Mothlite seems to be your main focus at the moment, what is it about the Mothlite setup that you enjoy so much?
It definitely feels different from all the other stuff I am involved with. I see it as this big opportunity and it's the first thing I've ever done that's vocal. You can actually project thoughts as opposed to just moods and colours with vocals, which is pretty novel. I’ve been making sounds for so long that the whole concept of lyrics is like this big book I can jump into.
What made you decide to finally sing out?
I started doing a bit of vocal stuff in a more improvised sense with David (J. Smith) in Guapo and Miasma and I was doing stuff with Alex (Tucker) where we were just sort of harmonizing and looping stuff to sound like it was this big male choir or whatever. At some point during all that I thought maybe the vocals could just become another instrument.
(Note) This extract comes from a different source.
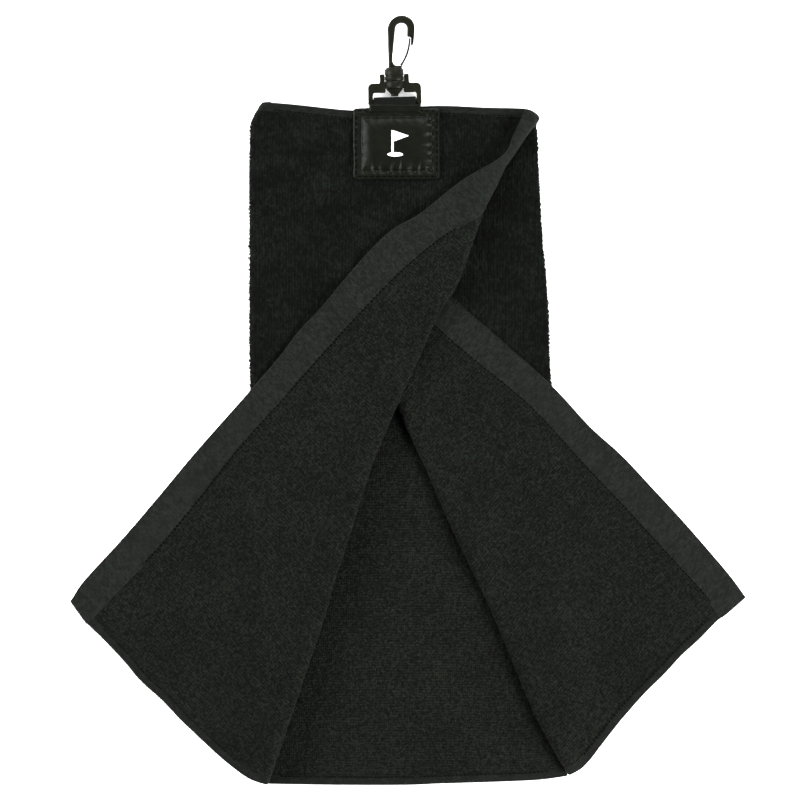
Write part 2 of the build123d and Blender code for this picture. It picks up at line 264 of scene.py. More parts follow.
@dataclass(frozen=True)
class Fold:
    """A fold where one ply turns under: a half-round roll along a slightly bowed line.

    Args:
        crest: Places along the outermost line of the fold.
        inward: Direction into the upper ply, square to the fold.
        middle: Height of the roll's centre.
        radius: Radius of the cloth's middle line in the roll.
        reach: Distance from the crest at which the roll begins.
    """

    crest: tuple[Point, ...]
    inward: Point
    middle: float
    radius: float
    reach: float
    tail: float = 1.2

    def frame(self) -> tuple[Array, Array, Array]:
        """Origin, direction along the fold and direction inward, as unit vectors."""
        n = np.array(self.inward) / math.hypot(*self.inward)
        return np.array(self.crest[0], float), np.array([n[1], -n[0]]), n

    def crest_at(self, along: Array) -> Array:
        """How far inward the crest lies at each distance along the fold."""
        origin, u, n = self.frame()
        line = smooth_run(self.crest, 2.0) - origin
        order = np.argsort(line @ u)
        return np.interp(along, (line @ u)[order], (line @ n)[order])

    def outermost(self) -> float:
        """Distance from the crest, measured in the flat cloth, of the end of the turned tail."""
        return self.reach - math.pi * self.radius - self.tail

    def line(self, inset: float, step: float, first: int = 0, last: int | None = None) -> Array:
        """The crest moved inward.

        Args:
            inset: How far inward of the crest, in the flat cloth.
            step: Spacing of the places.
            first: Number of the crest place that the line starts at.
            last: Number of the crest place that it stops before.

        Returns:
            Places along the moved line.
        """
        n = self.frame()[2]
        return smooth_run(self.crest[first:last], step) + inset * n

    def wrap(self, flat: Array, x: Array, y: Array, z: Array) -> tuple:
        """Rolls the cloth round the fold.

        Args:
            flat: Places in the flat cloth.
            x: Their places across so far.
            y: Their places along so far.
            z: Their heights so far.

        Returns:
            The new x, y and z.
        """
        origin, u, n = self.frame()
        along, across = (flat - origin) @ u, (flat - origin) @ n
        crest = self.crest_at(along)
        past = self.reach - (across - crest)
        turned = past > 0
        angle = np.clip(past / self.radius, 0, math.pi)
        spare = np.maximum(past - math.pi * self.radius, 0)
        rolled = crest + self.reach - self.radius * np.sin(angle) + spare
        carry = (z - self.middle - self.radius) * (1 + np.cos(angle)) / 2
        high = self.middle + self.radius * np.cos(angle) + carry
        shift = rolled - across
        return (
            np.where(turned, x + shift * n[0], x),
            np.where(turned, y + shift * n[1], y),
            np.where(turned, high, z),
        )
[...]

What made you jump from just using your voice as an instrument to actually writing lyrics about things?
It was transitional. When I first started doing Mothlite I really hadn't escaped that voice-as-instrument thing and I was always just sort of trying to hit the right notes. The words were secondary. The more we were working on it though I realised that this was an opportunity. I had a really weird year last year, just a really strange time and I thought I could talk about it all quite literally in the song. Which seemed nice. Usually the music comes first then I write the words, but the new stuff has fallen out of a feeling so it all comes together. It’s really changed my whole view and the way I feel.
I wish writing words made me feel happy. I write literally thousands of words a day and maybe only three of them ever make me happy.
I guess there's all these words around the band, all the press releases and all that bullshit but the song is the only time where you can use words to find an association with the sound. Mothlite's not selling anything. Well maybe emotions, but I am not sure you can sell an emotion.
It’s funny you mentioned tone earlier as the Mothlite record makes me think of autumn. Even if it is totally sunny outside. Were you working towards a tone?
Not really, that was kind of absent, which is funny because I'm a big fan of sort of writing towards a concept. You can always do the opposite and tack the concept on afterwards but in this case there isn't really an overarching theme. It's a document of how I was feeling on the day that I went to the studio. Just things that felt correct at the time as opposed to working towards any kind of goal. Mothlite and Aethenor are definitely the focus now. I’ve been working on some stuff with Kristoffer Rygg too.
How did that come about?
We sort of put the wheels in motion for a couple other things and he invited us to play with him at this festival in Norway. He hadn't played live in like 12 years so in sound check you could see this guy suffering from torturous anxiety. I hope I never have to go through that.
How about the other projects?
Guapo is ongoing both live and in studio and we have done some stuff with Jarboe, Miasma happens live and I am still a live member of Sunn in a touring capacity plus a new thing that Stephen (O’Malley), Alex (Tucker) and myself are working on.
Just a few coals in the fire. What things that aren’t music get Daniel O’Sullivan going?
James Joyce. And Charles Laughton. I was consumed by Night Of The Hunter when I was making the Mothlite record. Laughton totally captures the absolute terror that can consume you as a child.